My padre gave me a great gift this year. He paid the adoption fee for my kitten, River, after I found out I had to shell out $600 for a security deposit to my apartment complex just to have her. I’m so appreciative for what he did because coming home to River every day is the highlight of my life.
My big brother. Four and a half years apart and it shows most of the time. I don’t think he really knows how much I admire his life. Although, we don’t’ talk often, I know he’s always there if I need him and vice versa. He proved that this year when I called him out of the blue, hysterically crying and begging him to promise me something. He did promise me. He’s a great big brother.
Oh my friends. They’re the best. I always loved the saying “friends are the family you create for yourself” or however it goes. My friends are all super different from one another but equally odd and I think that’s why we fit together. One of my best friends moved home this year and we’re all so happy to have him back in Philly. My friends have spent a lot of time trying to figure their lives out and I think they all made significant progress this year. While none of us are completely put together (far from it), and we’re not all on the same path or going the same speed, we’re all heading in the right direction.

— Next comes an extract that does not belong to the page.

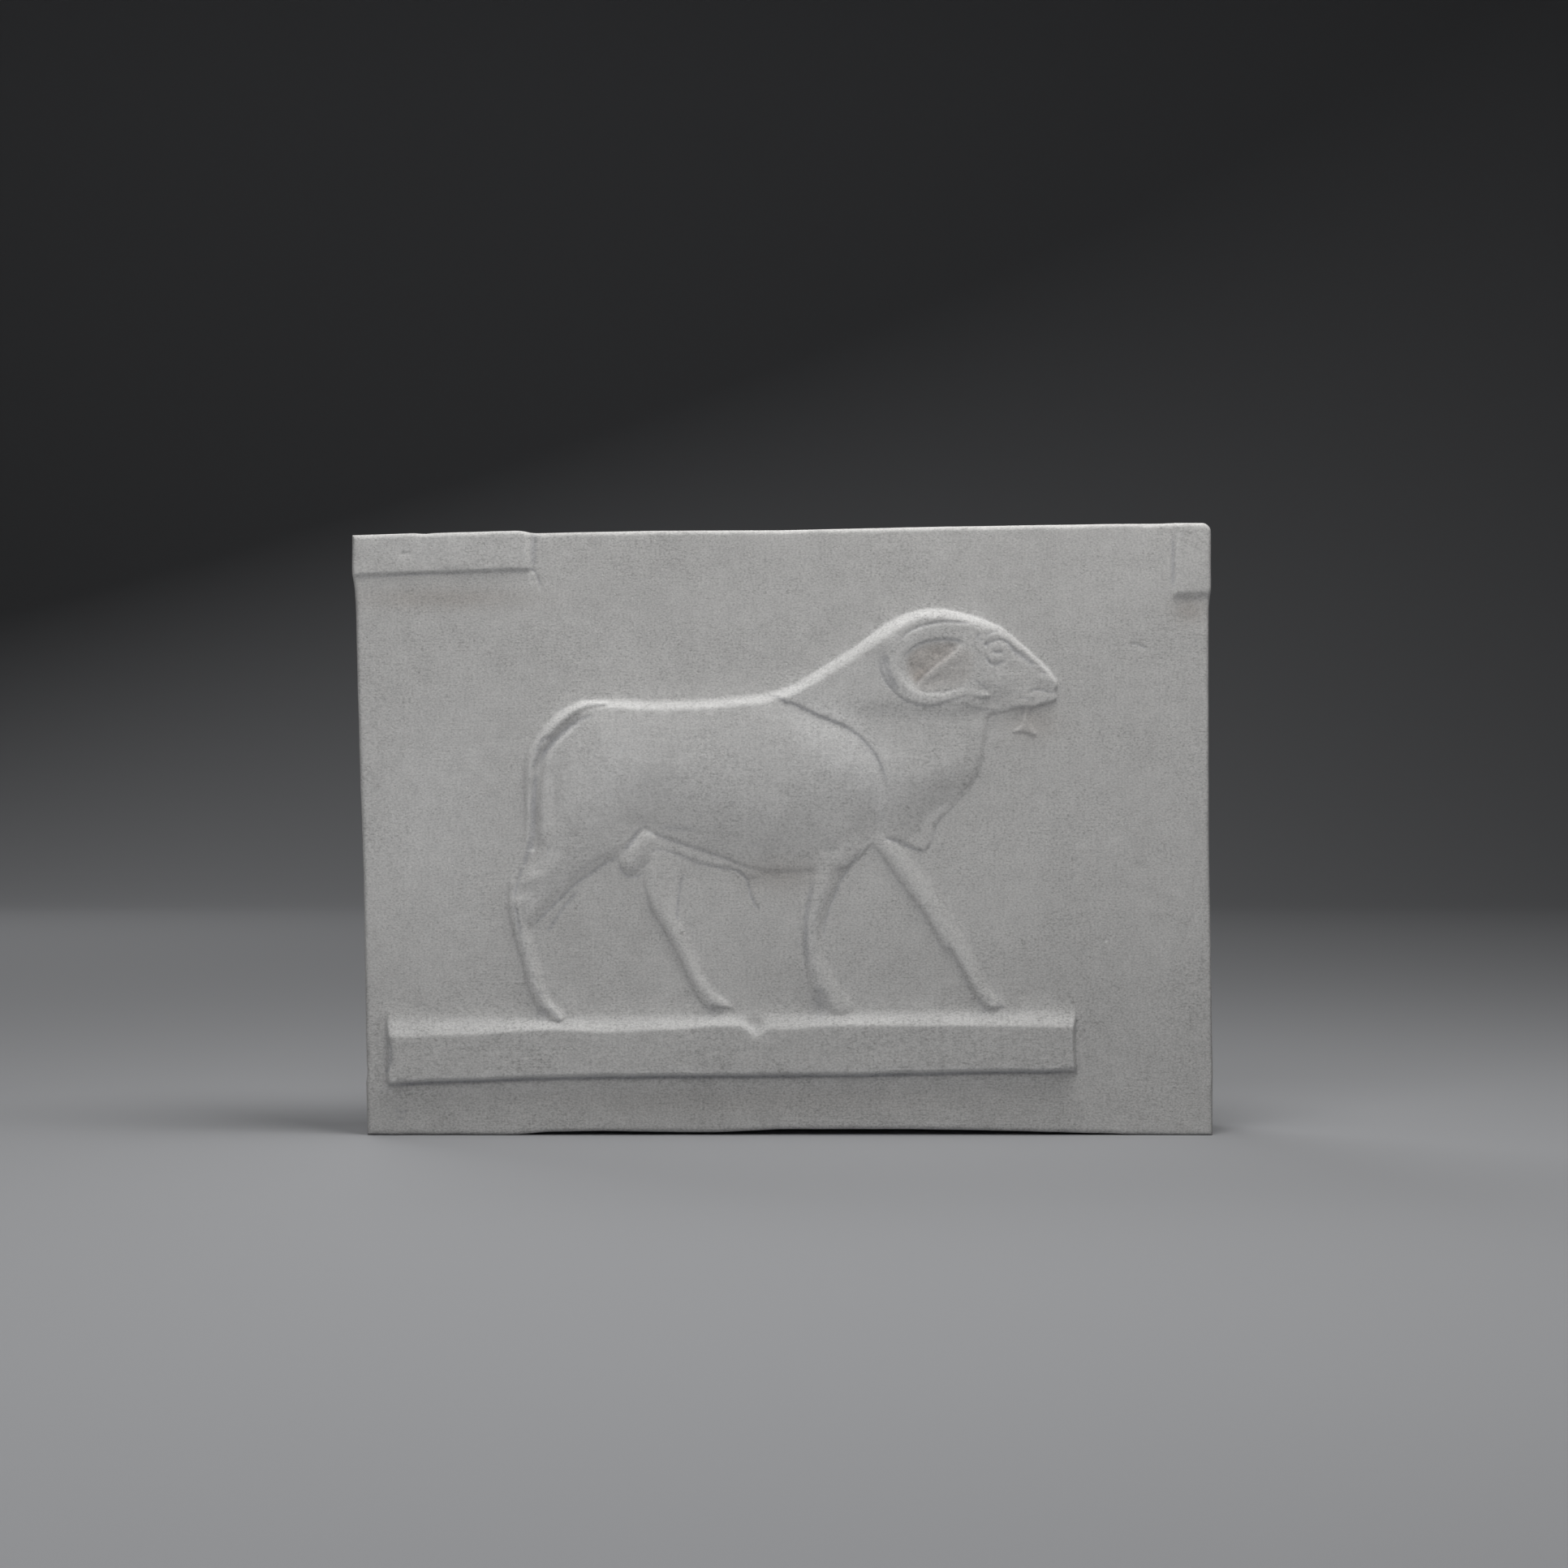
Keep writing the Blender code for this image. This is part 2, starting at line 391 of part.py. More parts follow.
def carve_tail(c):
    """The tail, a rope that leaves the croup and hangs behind the thigh to the hock."""
    rope = [(-34, 84.8), (-38.5, 84), (-42, 82), (-45, 79.2), (-47.3, 76), (-48.7, 73), (-49.2, 69.5),
            (-49.3, 64), (-49.4, 59), (-50.2, 55.5), (-51.6, 51.5), (-52.6, 48), (-53, 45.5)]
    halves = (0.3, 1.6, 1.9, 1.95, 1.8, 1.6, 1.3, 1.05, 1.0, 1.2, 1.5, 1.2, 0.4)
    c.limb(rope, halves, (1.5, 1.6, 1.5, 1.3, 1.0, 0.7, 0.65, 0.75, 0.6), 0.7)
    under = [(-35.3, 82.9), (-37, 82.4), (-38.8, 81.7), (-40.7, 80.5), (-42.2, 79.3), (-43.8, 77.9),
             (-45, 76.5), (-46, 75.3), (-46.7, 73.7), (-47.4, 72.2)]
    c.cut(under, (0.06, 0.12, 0.17, 0.2, 0.2, 0.17, 0.12), (0.4, 0.45, 0.45, 0.45, 0.4, 0.35))
    c.cut([(-47.6, 72), (-48.1, 69), (-48.4, 65), (-48.5, 60), (-48.9, 57.4), (-49.8, 54.2), (-50.6, 52)],
          (0.18, 0.28, 0.32, 0.32, 0.3, 0.25, 0.15), (0.35, 0.42, 0.45, 0.4))
    c.cut([(-50.4, 53), (-51.3, 49.8), (-52.2, 46.2)], 0.18, 0.26)


def carve_horn(c):
    """The horn's ring from the brow round to the cheek, and the ear in the hollow inside it."""
    outer = [(37.8, 99.8), (35, 100.6), (32.5, 100.7), (30, 100.4), (28, 99.9), (26, 99.1), (24, 97.8),
             (22, 96.6), (20.5, 95.6), (19.7, 94.2), (19.4, 92.7), (19.9, 90.9), (21, 88.8), (22.6, 86.9),
             (24.6, 85.4), (26.5, 84.7), (28.6, 84.3), (30.6, 84.4), (32.5, 84.9), (34.3, 85.6),
             (36.3, 86.1), (38.3, 86), (40, 85.8), (41.4, 86.2)]
    crest = [(38.4, 98.8), (35, 99.8), (32.5, 100), (30, 99.7), (27.5, 98.9), (25, 97.3), (23.3, 95.4),
             (22.5, 93.5), (22.5, 91.5), (23.1, 89.6), (24.4, 88), (26.4, 86.6), (28.9, 85.7), (31, 85.7),
             (33.3, 86.2), (35.6, 86.9), (37.8, 87), (39.6, 86.6), (41.4, 86.4)]
    inner = [(37.5, 97.4), (34, 97.6), (31.5, 97.5), (29, 97.1), (27, 96.4), (25.3, 95.1), (24.1, 93.5),
             (23.6, 91.7), (24.2, 89.9), (25.6, 88.3), (27.6, 87.2), (30.2, 86.8), (33, 87.1),
             (35.3, 87.8), (37.5, 87.8), (39.5, 87.1), (41.4, 86.6)]
    tops = (1.5, 1.76, 1.8, 1.84, 1.9, 1.98, 2.08, 2.16, 2.18, 2.14, 2.08, 2.04, 2.0, 1.95, 1.8, 1.6, 1.4)
    c.ridge(outer, crest, inner, tops, (-0.3, 0.4))
    top_line = [(23.2, 96.8), (24.8, 98.4), (26.5, 99.4), (28, 100), (30, 100.4), (32, 100.8),
                (34, 100.7), (36, 100.6), (37.4, 100.5)]
    c.cut(top_line, (0.1, 0.2, 0.22, 0.22, 0.22, 0.2), 0.22, 0.1)
    hollow = [(24.3, 93.6), (25.3, 95.1), (27, 96.4), (29, 97.1), (32, 97.5), (34.5, 97.4), (36.2, 96.9),
              (35.6, 95.9), (34.3, 94.5), (32.8, 93.2), (31, 92), (29.5, 90.8), (28, 89.3), (26.7, 87.9),
              (25.2, 89.4), (24.3, 91.5)]
    c.height -= 0.45 * c.field(hollow, 1.7, 0.7)
    c.cut([(35.2, 96.2), (33.2, 94.6), (31.4, 93.1), (29.6, 91.6), (28, 90),
           (26.5, 88.2)], 0.2, 0.3, 0.15)
    c.add([(36.1, 96), (34.2, 93.7), (31, 91.8), (28.4, 88.8)], (0.06, 0.08, 0.04), 1.0)
    c.height += c.mound((32, 89.3), (4.2, 1.3), 12, -0.15)


def carve_face(c):
    """The eye with its two lids, the nose fold, the nostril, the mouth and the beard."""
    fold = [(40.1, 96), (42.2, 97.1), (43.5, 97.25), (45.4, 95.8), (47.5, 94.2), (50.4, 91.9)]
    c.cut(fold, (0.2, 0.14, 0.18, 0.18, 0.12), 0.4, 0.1)
    c.height += c.mound((43, 95), (2.0, 2.0), 0, 0.1)
    c.height += c.mound((43.1, 96.1), (1.2, 0.6), -8, 0.12) + c.mound((42.9, 93.7), (1.3, 0.6), 0, 0.12)
    c.cut([(41.6, 95.4), (42.3, 94.8), (43.1, 94.8), (44.1, 94.6)], 0.15, 0.3, 0.3)
    c.cut([(40.5, 94.4), (40.8, 93.3), (42.5, 92.4), (44.3, 93.1)], (0.16, 0.16, 0.1), 0.4)
    c.cut([(38.5, 97), (38.8, 97.9), (39.4, 98.6)], 0.12, 0.4, 0.3)
    c.height += c.mound((52.2, 89.7), (1.7, 0.9), -12, 0.12)
    c.cut([(50.8, 91.2), (51.7, 90.8), (52.9, 90.3)], 0.12, 0.3, 0.3)
    c.cut([(48.5, 87), (49.5, 87.4), (52, 87.3), (54.6, 86.6)], (0.1, 0.18, 0.14), 0.35, 0.12)
    bell = [(47.9, 84.8), (48, 82.6), (46.6, 80), (45.5, 79.4), (46.4, 78.9), (49.5, 78.4), (50.6, 78.7),
            (49.1, 82), (49.3, 84.8)]
    c.lift(0.35, c.field(bell, 0.8, 0.5))


def carve_bars(c):
    """The ground bar with the chip in its front edge, the rail, and the corner block."""
    chip = CHIP_DEEP * np.exp(-(((c.x - CHIP_AT) / CHIP_HALF) ** 2))
    face_top = along(c.x, GROUND_FACE_TOP) - chip
    bottom = along(c.x, GROUND_FACE_LOW)
    crest = along(c.x, GROUND_CREST)
    # The upper side slopes evenly to the crest line, and a hollow curve runs on from there.
    slope = 1 - FOOT_SHARE - (1 - FOOT_SHARE) * ramp(c.Z, face_top, crest)
    foot = FOOT_SHARE * (1 - ramp(c.Z, crest, crest + FOOT_WIDTH)) ** 2
    ground = np.minimum.reduce([
        ramp(c.X, GROUND_LEFT - 0.8, GROUND_LEFT),
        ramp(-c.X, -GROUND_RIGHT - 0.7, -GROUND_RIGHT),
        ramp(c.Z, bottom - 0.5, bottom),
        slope + foot,
    ])
    rail_low = along(c.x, RAIL_LOW)
    rail = np.minimum(ease(-c.X, -RAIL_RIGHT - 1.4, -RAIL_RIGHT + 0.6), ramp(c.Z, rail_low, rail_low + 0.4))
    block = np.minimum(ramp(c.X, BLOCK_LEFT - 0.6, BLOCK_LEFT), ramp(c.Z, BLOCK_LOW - 1.4, BLOCK_LOW))
    for rise, share in ((GROUND_RISE, ground), (RAIL_RISE, rail), (BLOCK_RISE, block)):
        c.lift(rise * share, share > 0)
    c.height += c.mound((-5.2, 21.9), (2.0, 1.2), -8, -0.5) + c.mound((-4.5, 20.2), (1.1, 1.0), 0, -0.2)
    c.height += c.mound((-76.8, 14.8), (1.0, 2.2), 5, -0.6) + c.mound((-76.9, 18.3), (0.9, 1.1), 0, -0.7)


def carve_front(cell):
    """All the forms in order, from the farthest to the nearest, then one light smoothing."""
    c = Carving(cell)
    for carve in (carve_far_legs, carve_sheath, carve_animal, carve_near_legs, carve_hoofs, carve_tail,
                  carve_horn, carve_face, carve_bars):
        carve(c)
    hollows = np.minimum(c.height, 0)
    forms = np.maximum(c.height, 0)
    c.height = soft_max(forms, 0.42 * c.blur(forms, (2.5, 2.3)), 0.18) + hollows
    c.height = c.blur(c.height, (0.15, 0.15))
    c.height *= HIGHEST / c.height.max()
    return c


def slab_place(u, v):
    """Where a point of the unit square lies on the slab's crooked front, and how near an edge."""
    z = v * 119.0
    for _ in range(3):
        left, right = along(z, LEFT_EDGE), along(z, RIGHT_EDGE)
        x = left + (right - left) * u
        low, top = along(x, LOWER_EDGE), along(x, TOP_EDGE)
        z = low + (top - low) * v
    inset = np.minimum.reduce([x - left, right - x, z - low, top - z])
    # The top right corner: squares round its centre become circles.
    a, b = np.maximum(x - right + CORNER, 0), np.maximum(z - top + CORNER, 0)
    share = np.where(a * b > 0, np.maximum(a, b) / np.maximum(np.hypot(a, b), 1e-9), 1)
    return x - a * (1 - share), z - b * (1 - share), inset


def front_sheet(carving):
    """The front as an open sheet, thinned where it is flat."""
    mesh = bpy.data.meshes.new("front_sheet")
    bm = bmesh.new()
    bmesh.ops.create_grid(bm, x_segments=round(170 / GRID_CELL), y_segments=round(119 / GRID_CELL), size=0.5)
    uv = np.array([v.co[:2] for v in bm.verts]) + 0.5
    x, z, inset = slab_place(uv[:, 0], uv[:, 1])
    turned = WORN_EDGE - np.sqrt(np.maximum(WORN_EDGE**2 - np.maximum(WORN_EDGE - inset, 0) ** 2, 0))
    y = DEPTH / 2 - SLAB - carving.read(x, z) + turned
    for vertex, place in zip(bm.verts, np.stack([x - MIDDLE, y, z], axis=1) * MM):
        vertex.co = place
    triangles = 2 * len(bm.faces)
    bm.to_mesh(mesh)
    bm.free()
    sheet = bpy.data.objects.new("front_sheet", mesh)
    bpy.context.scene.collection.objects.link(sheet)
    thinned = sheet.modifiers.new("Thinned", "DECIMATE")
    thinned.ratio = FRONT_TRIANGLES / triangles
    bpy.context.view_layer.update()
    graph = bpy.context.evaluated_depsgraph_get()
    result = bpy.data.meshes.new_from_object(sheet.evaluated_get(graph))
    bpy.data.objects.remove(sheet)
    return result


def close_slab(mesh):
    """The sheet's rim drawn back to the flat back face, with a small worn edge round it."""
    bm = bmesh.new()
    bm.from_mesh(mesh)
    back = DEPTH / 2 * MM
    rim = [e for e in bm.edges if e.is_boundary]
    for y, inset in ((back - BACK_EDGE * MM, 0.0), (back, BACK_EDGE * MM)):
        made = bmesh.ops.extrude_edge_only(bm, edges=rim)["geom"]
        rim = [g for g in made if isinstance(g, bmesh.types.BMEdge) and g.is_boundary]
        corners = {v for e in rim for v in e.verts}
        for v in corners:
            v.co.y = y
        if inset:
            for v in corners:
                v.co.x *= 1 - inset / (85 * MM)
                v.co.z += inset * (1 - v.co.z / (60 * MM)) if v.co.z > 2 * MM else inset
    bmesh.ops.contextual_create(bm, geom=rim)
    bmesh.ops.triangulate(bm, faces=[f for f in bm.faces if len(f.verts) > 3])
    bmesh.ops.recalc_face_normals(bm, faces=bm.faces)
    places = np.array([v.co for v in bm.verts])
    low, high = places.min(0), places.max(0)
    for v in bm.verts:
        v.co.x -= (low[0] + high[0]) / 2
        v.co.y -= (low[1] + high[1]) / 2
        v.co.z -= low[2]
    bm.to_mesh(mesh)
    bm.free()


def plaster_material():
    material = bpy.data.materials.new("plaster")
    material.use_nodes = True
    shader = material.node_tree.nodes["Principled BSDF"]
    shader.inputs["Base Color"].default_value = (0.66, 0.65, 0.635, 1)
    shader.inputs["Roughness"].default_value = 0.85
    shader.inputs["Metallic"].default_value = 0.0
    return material


def relief_plaque(collection):
    """The whole plaque: the carved front, the worn sides and the flat back, as one solid."""
    mesh = front_sheet(carve_front(CELL))
    close_slab(mesh)
    mesh.name = "relief_plaque"
    mesh.materials.append(plaster_material())
    plaque = bpy.data.objects.new("relief_plaque", mesh)
    collection.objects.link(plaque)


for old in list(bpy.data.objects):
    bpy.data.objects.remove(old)
ram_plaque = bpy.data.collections.new("ram_relief_plaque")
bpy.context.scene.collection.children.link(ram_plaque)
relief_plaque(ram_plaque)
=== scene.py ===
# %% [markdown]
# # A cast plaster plaque with a walking ram
# The real object is one casting: a thick slab of plaster, struck off flat at the back, with a ram
# carved in low relief on its face. The ram walks along a raised ground bar, and remains of a
# raised frame are left at the top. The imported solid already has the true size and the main
# forms. This lesson makes the finer skin that stands for it: every cut line, lock, chip and pit.
#
# First the solid is loaded. Everything here is placed from its box.

import bmesh
import bpy
import numpy as np
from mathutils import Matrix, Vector


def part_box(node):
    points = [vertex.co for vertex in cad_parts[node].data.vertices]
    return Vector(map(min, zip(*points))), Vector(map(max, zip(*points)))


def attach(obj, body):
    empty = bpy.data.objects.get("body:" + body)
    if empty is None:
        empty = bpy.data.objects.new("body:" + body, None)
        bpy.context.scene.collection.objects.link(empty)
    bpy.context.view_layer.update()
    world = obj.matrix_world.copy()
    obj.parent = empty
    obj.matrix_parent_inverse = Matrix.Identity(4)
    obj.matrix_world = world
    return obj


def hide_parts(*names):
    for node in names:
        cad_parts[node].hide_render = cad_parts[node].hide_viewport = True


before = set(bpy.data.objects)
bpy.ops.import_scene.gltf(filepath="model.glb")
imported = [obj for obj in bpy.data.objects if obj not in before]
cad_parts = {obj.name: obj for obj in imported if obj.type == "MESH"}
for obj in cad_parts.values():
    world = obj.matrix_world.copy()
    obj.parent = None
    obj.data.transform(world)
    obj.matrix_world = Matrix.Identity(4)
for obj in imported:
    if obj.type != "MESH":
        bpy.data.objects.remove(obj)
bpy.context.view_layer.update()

low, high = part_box("relief_plaque")
MM = 0.001
DEPTH = (high.y - low.y) / MM
print("the plaque is", [round((b - a) / MM, 1) for a, b in zip(low, high)], "mm")


def show(name, data):
    """A new object of the scene."""
    made = bpy.data.objects.new(name, data)
    bpy.context.scene.collection.objects.link(made)
    return made


# %% [markdown]
# ## The slab's outline
# A plaster cast is never quite square. Its four edges are given as short runs of places, in
# millimetres: x runs to the right from the middle, and z runs up from the lower edge. Reading a
# run between its places, with a little rounding where it bends, gives an edge that wanders as a
# hand-finished mould does.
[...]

Hmmm, what to say here…well 2015, I can’t say I’m sorry to see you go. I dealt with death this year which always hits me hard. I think about death more than I think the average person does. I think about it at the most random times and for long periods of time. I try to move past it with humor and sarcasm and I do a pretty good job most of the time.
Love life. Oh my love life, or lack thereof. Actually that’s not true. I fell in and out of love this year. Slowly, quietly and without anyone really knowing. ß My favorite way of doing anything and everything.
I moved into my new apartment this year which I love. I bought my very first set of living room furniture and I’m slowly getting rid of all my hand-me-downs. Next, I’ll be purchasing my own kitchen set then possibly a new bedroom set until my entire apartment finally feels like me.
My River came into my life. When I adopted River, so many people said to me, “I didn’t know you were a cat person” but it wasn’t about being a cat or dog or bird or turtle person. It was about a feeling I had when River was placed into my arms. I wanted her to stay there forever. It’s been two months (tomorrow) of living with her and I love her more and more every day.
I lost almost 20 pounds this year and gained severe happiness. Partly because of the weight loss and partly because I’m becoming older and more comfortable in my life as a whole. I’m okay with the fact that when I talk about Doctor Who most people don’t care or understand. I’m okay with the fact that I’m never going to be super thin; my body just isn’t built for it. I’m okay with the fact that I’m always going to hate my arms. I’m still going to work on losing weight because it makes me happy to see a smaller number on the scale but I’m not going to let myself become obsessed with it or consumed by it. I’m going to enjoy my life while slowly (and it is a slow process) trying to regain control of my body.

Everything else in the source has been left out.